[BEGIN Data for the task]
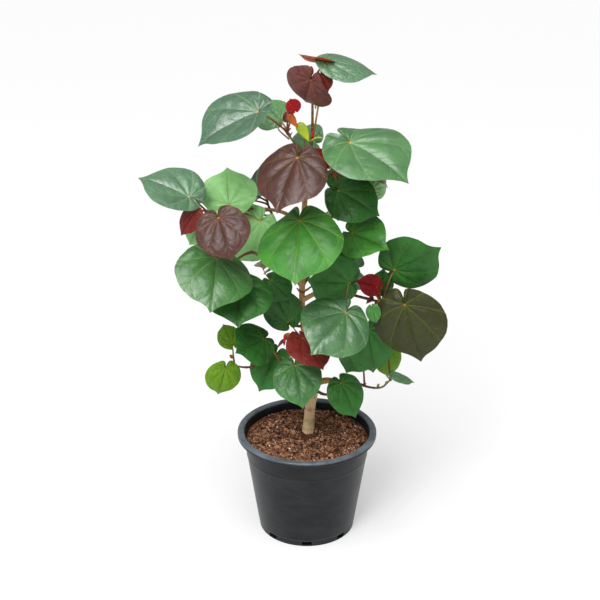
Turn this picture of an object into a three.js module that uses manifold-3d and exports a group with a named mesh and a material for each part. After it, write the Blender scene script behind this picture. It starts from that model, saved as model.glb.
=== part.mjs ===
// A potted sea hibiscus with heart-shaped leaves, green, bronze and purple, in a black nursery pot.
// Millimetres, +Z up, the photograph's viewer on the -Y side. The origin is the middle of the pot's
// flat underside.
import * as THREE from "three";
import { mergeVertices } from "three/addons/utils/BufferGeometryUtils.js";
import Module from "manifold-3d";

const wasm = await Module();
wasm.setup();

const RIM_RADIUS = 150;
const BASE_RADIUS = 104;
const POT_HEIGHT = 230;
const POT_WALL = 3;
const LIP_DEPTH = 10;
const POT_FLOOR = 13;
const FOOT_HEIGHT = 14;
const NOTCHES = 8;
const NOTCH = [20, 24, 12]; // wide, deep, high
// The wall's outer radius at each height: base, foot's step, below and above the collar, under the lip.
const WALL = [
  [BASE_RADIUS, 0],
  [106, FOOT_HEIGHT],
  [128.5, 164],
  [131, 180],
  [136, POT_HEIGHT - LIP_DEPTH],
];
const SOIL_LEVEL = 213;
const SOIL_MOUND = 3;
const CLEAR = 0.3; // kept between touching pieces

const TURNED_SIDES = 36;
const TRUNK_SIDES = 10;
const BOUGH_SIDES = 7;
const TWIG_SIDES = 4;
const FLARE = 1.5; // how much wider the trunk is at the soil
const FLARE_HEIGHT = 12;

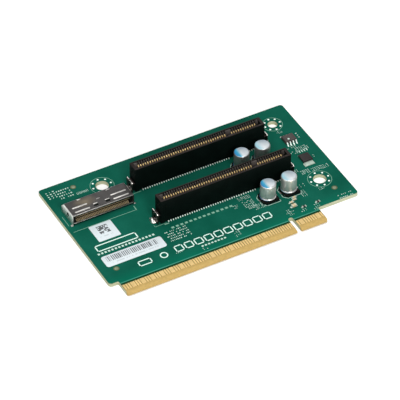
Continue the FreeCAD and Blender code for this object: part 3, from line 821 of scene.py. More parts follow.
def makeSlotWall(name):
    # the outer wall in one piece: a ring in plan, open for the comb and the channel
    values = {"corner": 0.35, "standOff": 0.5, "round": 0.16, "footRound": 0.1,
              "dimple": {"radius": 0.5, "up": 8.4, "deep": 0.25, "steps": 20},
              "foot": {"long": 1.8, "inset": 0.1},
              "ear": {"half": 2, "low": 0.9, "high": 4.0, "root": 0.3},
              "ridge": {"places": (1.3, 2.2), "wide": 0.25, "proud": 0.04, "drop": 0.6}}
    low, high, row, left, right = slotPlan(name)
    inner = (high.y - low.y) / 2 - slotBody["skin"]
    endWall = slotBody["endWall"]
    plan = roundRect(left, low.y, right, high.y, values["corner"])
    wall = newPiece(name + "Wall", drawn(addPrism, plan, onPlan, values["standOff"], high.z))
    roundOff(wall, values["round"])
    cutAway(wall, drawn(addBlock, (left + endWall, row - inner, -1),
                        (right - endWall, row + inner, high.z + 1)))
    dimple = values["dimple"]
    turns = [2 * math.pi * step / dimple["steps"] for step in range(dimple["steps"])]
    outline = [onCircle(row, dimple["up"], dimple["radius"], turn) for turn in turns]
    cutAway(wall, drawn(addPrism, outline, acrossSlot, left - 1, left + dimple["deep"]))

    # feet, ears and the two faint ridges beside the left end
    bm = bmesh.new()
    foot = values["foot"]
    ear = values["ear"]
    ridge = values["ridge"]
    for end, way in ((left, -1), (right, 1)):
        addBlock(bm, (end - way * foot["inset"], low.y + foot["inset"], 0),
                 (end - way * foot["long"], high.y - foot["inset"], values["standOff"]))
        addBlock(bm, (end - way * ear["root"], row - ear["half"], ear["low"]),
                 (end + way * slotBody["ear"], row + ear["half"], ear["high"]))
    for distance in ridge["places"]:
        for edge in (low.y, high.y):
            addBlock(bm, (left + distance, edge - ridge["proud"], values["standOff"]),
                     (left + distance + ridge["wide"], edge + ridge["proud"], high.z - ridge["drop"]))
    trim = roundOff(newPiece(name + "Trim", bm), values["footRound"], 1)
    wall = joinPieces(name + "_housing_wall", wall, trim)
    finishPiece(wall, slotPlastic, "black_moulding", name + "_housing")


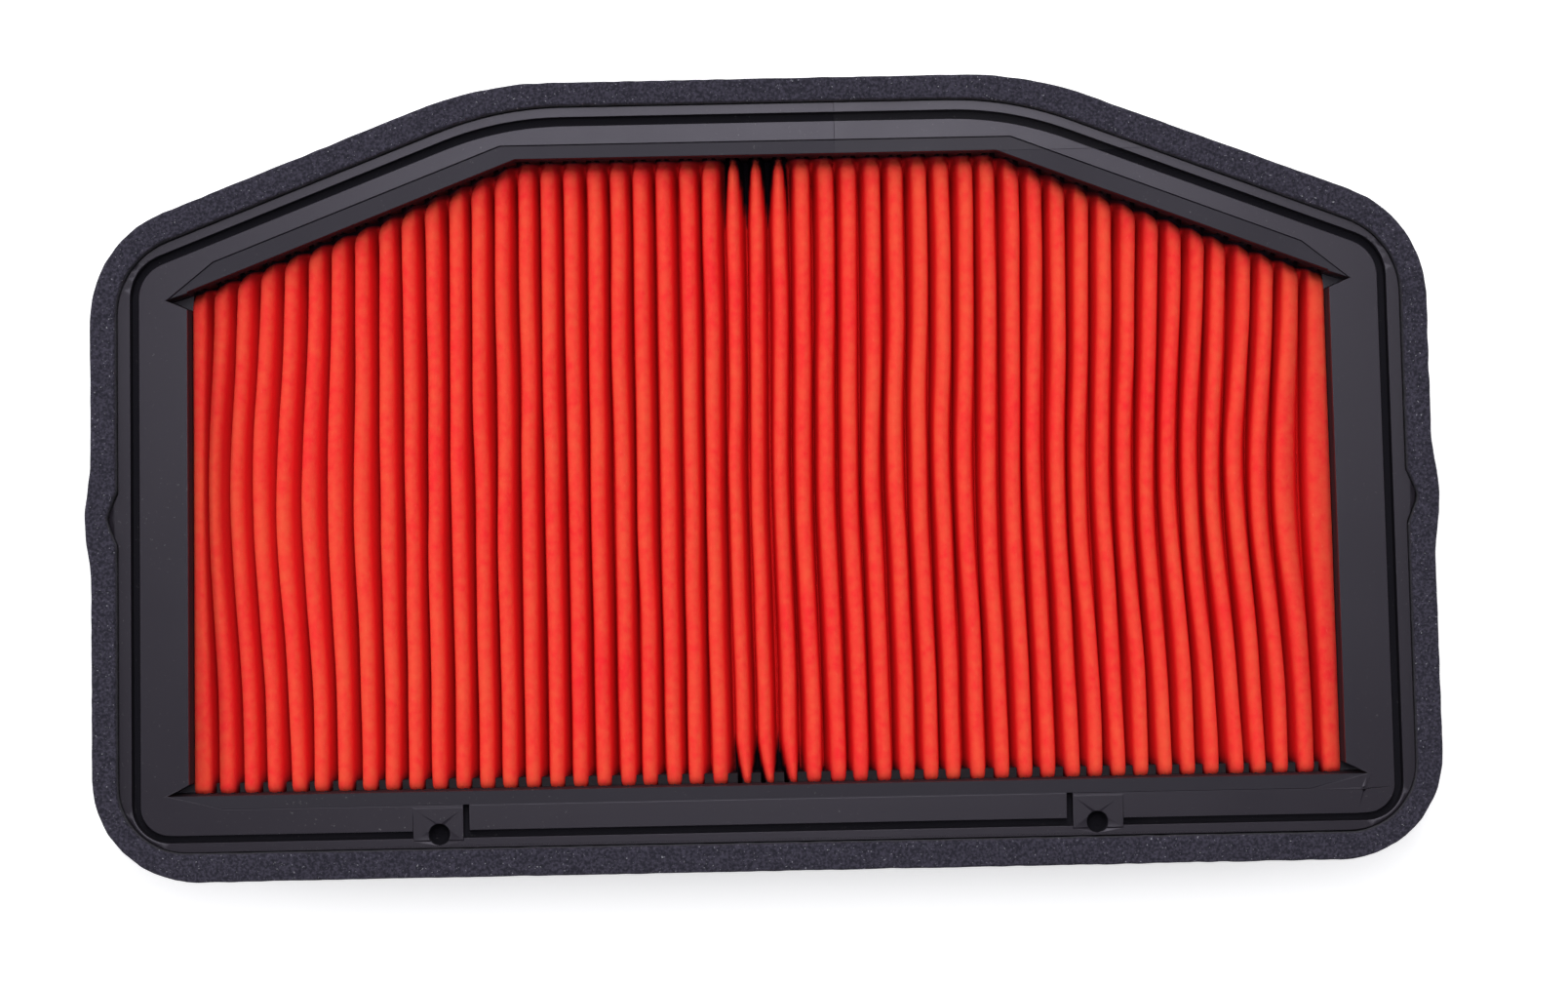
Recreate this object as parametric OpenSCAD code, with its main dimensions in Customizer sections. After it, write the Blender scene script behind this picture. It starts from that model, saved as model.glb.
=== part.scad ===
// Panel air filter of a litre-class sport motorcycle.
// +Z points to the dirty side, the side that seals against the air box lid. +Y points to the
// tapered back edge, and +X to the right as seen from the lid. The origin is at the centre of the
// outline, on the lowest face of the clean side.
// Four numbers in square brackets belong to the [back edge, slopes, sides, front edge].

/* [Outline] */
// Length over the two side bumps of the gasket
overall_l = 324; // [270:1:400]
// Width from the back edge to the front edge
overall_w = 189.6; // [155:0.2:235]
// Height from the clean side to the top of the gasket
overall_h = 38; // [31:0.5:50]
// Length of the straight back edge, corner to corner
back_l = 130.6; // [80:0.2:180]
// Angle of the two slopes to the back edge
slope_deg = 20.9; // [12:0.1:26]
// Angle by which the sides open towards the front edge
flare_deg = 0.9; // [0:0.1:2]
// Corner radii of the gasket at the back, shoulders and front corners
corner_r = [89, 28, 25]; // [18:1:110]
// Corner radii of the rim inside the gasket
rim_r = [82, 19, 16]; // [10:1:100]
// Corner radii of the seal groove's outer wall
groove_r = [79, 11, 9]; // [5:1:96]

/* [Gasket] */
// Width of the foam on each edge
foam_w = [6.0, 7.0, 6.4, 7.1]; // [4:0.1:10]
// Height of the foam strip
foam_h = 7.4; // [4:0.1:10]
// How far the foam stands above the frame before it is squeezed
foam_proud = 2.6; // [0.5:0.1:4]
// Thickness of the adhesive tape under the foam
tape_t = 0.2; // [0.1:0.05:0.5]
// How far the tape and the flange stay back from the foam's outer edge
foam_overhang = 0.5; // [0.2:0.1:1.5]
// How far each side bump of the gasket stands out
bump_out = 1.5; // [0.5:0.1:2.5]
// Length of each side bump
bump_l = 30; // [20:1:40]

/* [Upper frame] */
// Width of the rim inside the gasket
rim_w = [2.4, 2.3, 3.1, 2.4]; // [1.6:0.1:5]
// Width of the seal groove
groove_w = [2.1, 2.1, 2.05, 1.7]; // [1:0.05:4]
// Depth of the seal groove
groove_d = 3.4; // [1:0.1:3.6]
// Width of the flat panel inside the groove
panel_w = [4.45, 4.05, 11.55, 6.1]; // [2.5:0.05:16]
// Width of the lowered strip round the window, on the back, slopes and front
strip_w = [3.25, 4.3, 0, 3.3]; // [0:0.05:6]
// Drop of the lowered strip below the panel
strip_d = 0.4; // [0.2:0.05:1.5]
// Thickness of the panel
panel_t = 4.5; // [3.5:0.1:6]
// Thickness of the flange under the gasket
flange_t = 2.6; // [1.6:0.1:4]
// Wall of the rim and of the collar
frame_wall = 2.4; // [1.6:0.1:3.5]
// Height of the collar below the underside of the panel
collar_h = 9; // [6:0.5:12]
// Thickness of the stiffening ribs under the panel
rib_t = 1.6; // [1:0.1:2.5]
// Spacing of the stiffening ribs
rib_step = 29; // [20:1:50]

/* [Ears] */
// How far the back ears of the window reach past the pocket's side walls
back_ear = 5.2; // [3:0.1:6]
// Length of a back ear along the side wall
back_ear_l = 4.6; // [3:0.1:8]
// How far the front ears reach past the side walls
front_ear = 5.4; // [3:0.1:6]
// Length of a front ear along the side wall
front_ear_l = 3.1; // [2:0.1:8]
// Depth of the ears below the panel
ear_d = 12; // [5:0.5:12]

/* [Locating sockets] */
// Distance between the two sockets
socket_spacing = 157.4; // [120:0.2:190]
// Diameter of a socket
socket_d = 5.1; // [4:0.1:6]
// Straight depth of a socket above its round bottom
socket_l = 3.4; // [2:0.1:5]
// Length of the flat boss round a socket
boss_l = 12; // [10:0.1:16]
// Height of the boss above the panel
boss_h = 0.25; // [0.1:0.05:0.6]
// Width of the short cross groove beside each boss
cross_w = 1.4; // [0.8:0.1:2.5]
// How far the inner edge of each boss lies outside the middle of its place
boss_shift = 0.2; // [0:0.1:1]
// How far each boss runs over the rim, and how far short of the crease it stops
boss_over = 0.6; // [0.2:0.1:1.5]
// Diameter of the gate mark beside the right front ear
gate_d = 1; // [0.6:0.1:2]
// Place of the gate mark, inwards and forwards of the tip of that ear
gate_at = [1.2, 3.6]; // [0.5:0.1:6]
// Height of the gate mark
gate_h = 0.2; // [0.1:0.05:0.5]

/* [Rim tabs] */
// Length of the rounded tab on each side of the rim
tab_l = 12.5; // [8:0.1:20]
// How far a tab stands out of the rim
tab_out = 2.3; // [1:0.1:3]
// Distance of the tabs in front of the frame's middle
tab_front = 7.8; // [0:0.1:30]

/* [Pleated media] */
// Number of pleats
pleats = 49; // [41:2:57]
// Thickness of the nonwoven sheet
sheet_t = 1.2; // [0.8:0.05:1.6]
// Depth of the pleat crests below the panel
recess_d = 7.8; // [5:0.1:12]
// Width across the folded crest of a pleat
crest_w = 2.9; // [2:0.1:3.6]
// Gap between the last pleat and the side wall, at the back of the wall
end_gap = 0.15; // [0.1:0.05:0.6]
// How far the pleat ends reach under the frame
grip = 1.6; // [1:0.1:2.5]
// Room between the crests and the underside of the window's edge
lip_gap = 0.4; // [0.2:0.1:1]

/* [Seals and bonds] */
// Compound behind the pleat ends
seal_back = 1.6; // [1:0.1:3]
// How far the front compound shows between the pleats, inside the window
seal_show = 2.2; // [0:0.1:4]
// How far the compound that shows stays below the crests
seal_drop = 3.5; // [1:0.1:8]
// Number of spacer beads on the clean side
beads = 3; // [2:1:5]
// Width of a spacer bead
bead_w = 3; // [2:0.5:5]
// Height of a spacer bead
bead_h = 4.5; // [3:0.5:8]
// How far the beads reach below the folds
bead_below = 0.5; // [0.2:0.1:1]
// How far the end bonds stay back from the crests
bond_drop = 3; // [1:0.5:8]
// Gap between an end bond and the pieces beside it
bond_gap = 1; // [0.5:0.1:3]

/* [Lower frame and grid] */
// Wall of the skirt
skirt_wall = 2.2; // [1.6:0.1:3.5]
// How far the joint flange reaches out of the skirt
joint_out = 3.2; // [2:0.1:5]
// Thickness of the joint flange
joint_t = 2.4; // [1.6:0.1:4]
// How far the bottom ledge reaches inwards
ledge_w = 3.2; // [2:0.1:5]
// Thickness of the bottom ledge
ledge_t = 1.6; // [1:0.1:3]
// Thickness of the support grid
grid_t = 2.4; // [1.6:0.1:4]
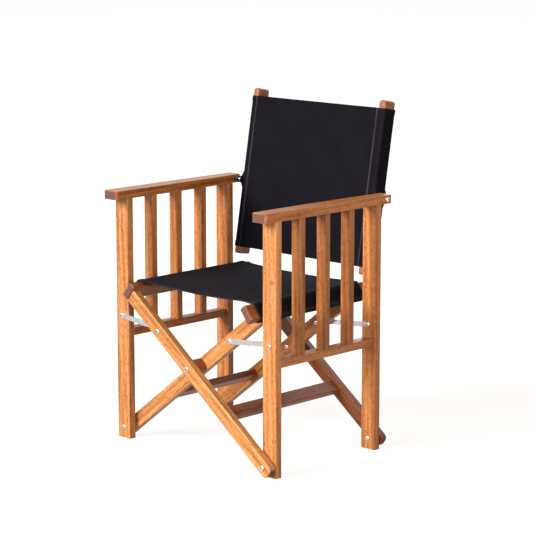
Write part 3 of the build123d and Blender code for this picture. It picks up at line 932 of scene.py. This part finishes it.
[END Data for the task]
* Set problem: Return exactly the lines from the beginning of the data above through the one containing "wasm.setup();", please. Include both end lines and add nothing else.

* Result:
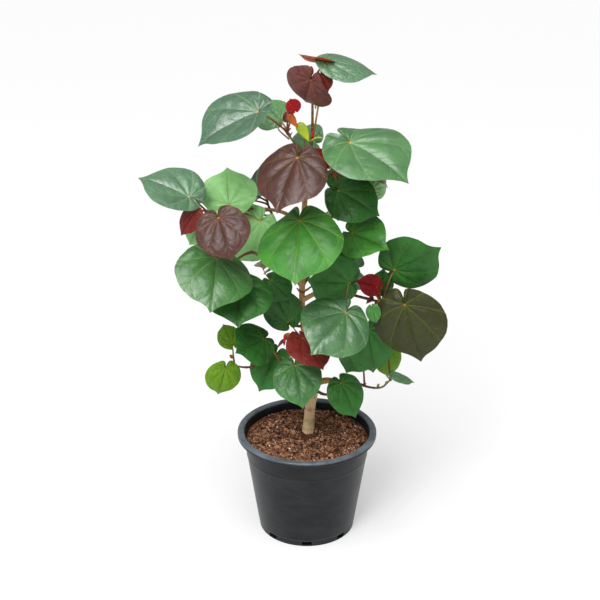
Turn this picture of an object into a three.js module that uses manifold-3d and exports a group with a named mesh and a material for each part. After it, write the Blender scene script behind this picture. It starts from that model, saved as model.glb.
=== part.mjs ===
// A potted sea hibiscus with heart-shaped leaves, green, bronze and purple, in a black nursery pot.
// Millimetres, +Z up, the photograph's viewer on the -Y side. The origin is the middle of the pot's
// flat underside.
import * as THREE from "three";
import { mergeVertices } from "three/addons/utils/BufferGeometryUtils.js";
import Module from "manifold-3d";

const wasm = await Module();
wasm.setup();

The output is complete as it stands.